What will happen to the College’s endorsement scheme, and the attempt to improve standards on academic courses, remains in doubt.
The endorsement of university courses does not form part of the packages the Department for Health is putting out to tender; nor was it part of the package of functions the British Association of Social Workers was allowed to bid on.
Instead, the endorsement framework will be temporarily hosted by the Greater Lancashire Social Work Education and Training Network, a regional partnership of employers and Higher Education Institutions. However, the network will not carry out endorsements.
Government decisions needed
College chief executive Annie Hudson says this is because the future of the endorsement framework largely depends on government decisions on the two reports on social work education, one by Sir Martin Narey and the other by Professor David Croisedale-Appleby, both published early last year.
“The two reports have made different recommendations in terms of the approval process for qualifying training. I suspect that issue has become more, not less, complicated,” Hudson says.
“Until we have clarity from central government about their intentions in this area it was felt to be premature to say it could be part of a bundle to seek expressions of interest on.”

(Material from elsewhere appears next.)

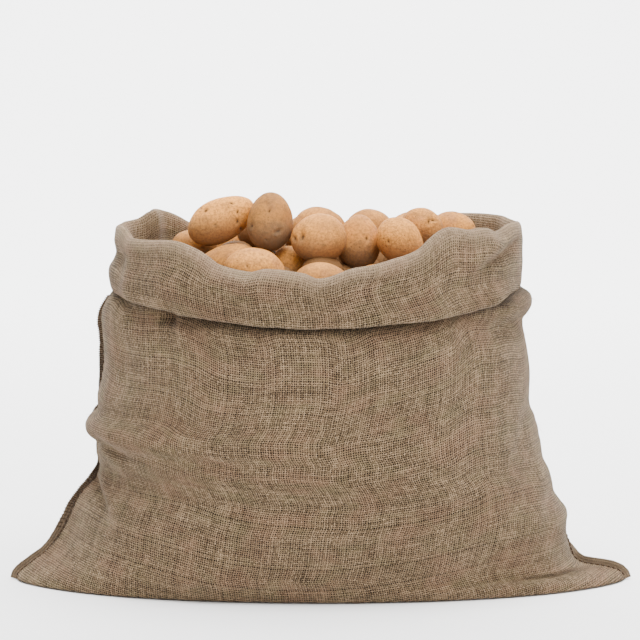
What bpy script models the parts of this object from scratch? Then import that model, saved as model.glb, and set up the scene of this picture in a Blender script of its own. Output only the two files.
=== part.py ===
"""Hessian potato sack standing open, its mouth rolled outward over a heap of potatoes.

The sack is one cut length of hessian, folded at the bottom and sewn up both sides. It is built as a front
and a back panel, which meet at the side seams and along the bottom fold. Its own frame has +Z up, -Y
towards the front, and its origin on the floor under the middle of the sack. Tables are in millimetres
and degrees, and everything built from them is in metres.
"""
import math
from collections import namedtuple

import bmesh
import bpy
import numpy as np
from mathutils import Matrix, Vector

MM = 0.001

# Driving dimensions, in metres.
CLOTH = 0.0025          # thickness of the hessian, its tails of yarn included
SEAM_FIN = 0.0065       # how far the overlocked seam edge stands out from the cloth
SEAM_THICK = 0.0032     # two cloth edges and the yarn round them
GAP = 0.0005            # clearance between pieces that touch
FILL_INSET = 0.0095     # from the cloth's outer face to the filling: the cloth and the slack inside it

# How finely the cloth is divided.
COLUMNS = 48            # round the sack, from the left seam along the front and back behind
BASE_STRIPS = 4         # across the bottom, from front to back, with the fold in the middle
FILL_STRIPS = 14        # across the filling's top
POTATO_SEGMENTS = 10
POTATO_RINGS = 8

# Horizontal sections of the sack's outer face. left and right are the x of its side edges, front and
# back its half depths. A pinch above 0 thins the ear at that end. A seam angle above 0 brings the seam
# round to the front of the side edge, and one below 0 takes it behind.
Level = namedtuple("Level", "z left right front back left_pinch right_pinch left_seam right_seam")
LEVELS = [
    Level(0, -293, 293, 126, 124, 0.10, 0.00, 0, 0),
    Level(6, -292, 291, 129, 127, 0.25, 0.35, 0, 0),
    Level(12, -288, 284, 132, 131, 0.45, 0.80, 0, 0),
    Level(18, -281, 254, 135, 134, 0.60, -0.40, 0, 0),
    Level(23, -275, 250, 137, 136, 0.66, -0.40, 0, 0),
    Level(30, -268, 247, 139, 139, 0.70, -0.40, 0, -2),
    Level(44, -257, 244, 143, 143, 0.72, -0.40, 0, -6),
    Level(62, -247, 241, 148, 148, 0.70, -0.30, 0, -11),
    Level(80, -238, 235, 151, 152, 0.62, -0.20, 0, -14),
    Level(96, -226, 229, 153, 154, 0.45, -0.10, 0, -14),
    Level(109, -217, 225, 155, 156, 0.25, 0.00, -5, -14),
    Level(121, -218, 219, 156, 157, 0.10, 0.00, -10, -14),
    Level(134, -223, 217, 157, 157, 0.00, 0.00, -13, -14),
    Level(150, -230, 214, 157, 157, 0.00, 0.00, -14, -14),
    Level(163, -225, 210, 156, 156, 0.00, 0.00, -13, -14),
    Level(176, -219, 205, 155, 156, 0.00, 0.00, -10, -14),
    Level(200, -213, 206, 153, 154, 0.00, 0.00, -4, -14),
    Level(228, -210, 203, 149, 151, 0.00, 0.00, 0, -14),
    Level(250, -210, 198, 144, 147, 0.00, 0.00, 0, -14),
    Level(261, -207, 202, 140, 143, 0.00, 0.00, 0, -12),
    Level(270, -203, 205, 138, 140, 0.00, 0.00, 0, -10),
    Level(280, -198, 199, 135, 137, 0.00, 0.00, 0, -6),
    Level(300, -196, 186, 133, 135, 0.00, 0.00, 0, 0),
    Level(335, -188, 185, 131, 133, 0.00, 0.00, 0, 0),
    Level(360, -189, 185, 131, 133, 0.00, 0.00, 0, 0),
]
EAR_TOP = 109           # below this height the sides run out to the two corner ears
EAR_POWER = 5           # how much an ear keeps to the end of its side
PINCH_POWER = 10        # how much a pinch keeps to the end of its side
WALL_TOP_LEVEL = 280    # the cloth's rows follow the levels up to here, and the rim above it
UPPER_ROWS = (0.33, 0.67)  # rows between that level and the rim's turn, as shares of the way up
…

A Department of Health spokesperson, responding to a question about their progress on the Croisedale-Appleby report, says they have made progress on improving the quality of social work education. They cite the Knowledge and Skills Statement, a system of moderation and validation of decisions made on the Assessed and Supported Year in Employment and the approval, with the Department for Education, of the first four early adopter sites for teaching partnerships. An external validation system for ASYE decisions also remains a priority.
Wardell says what is clear is that it has been a busy year for social work education so far and the signs are this is likely to continue in the short-term at least.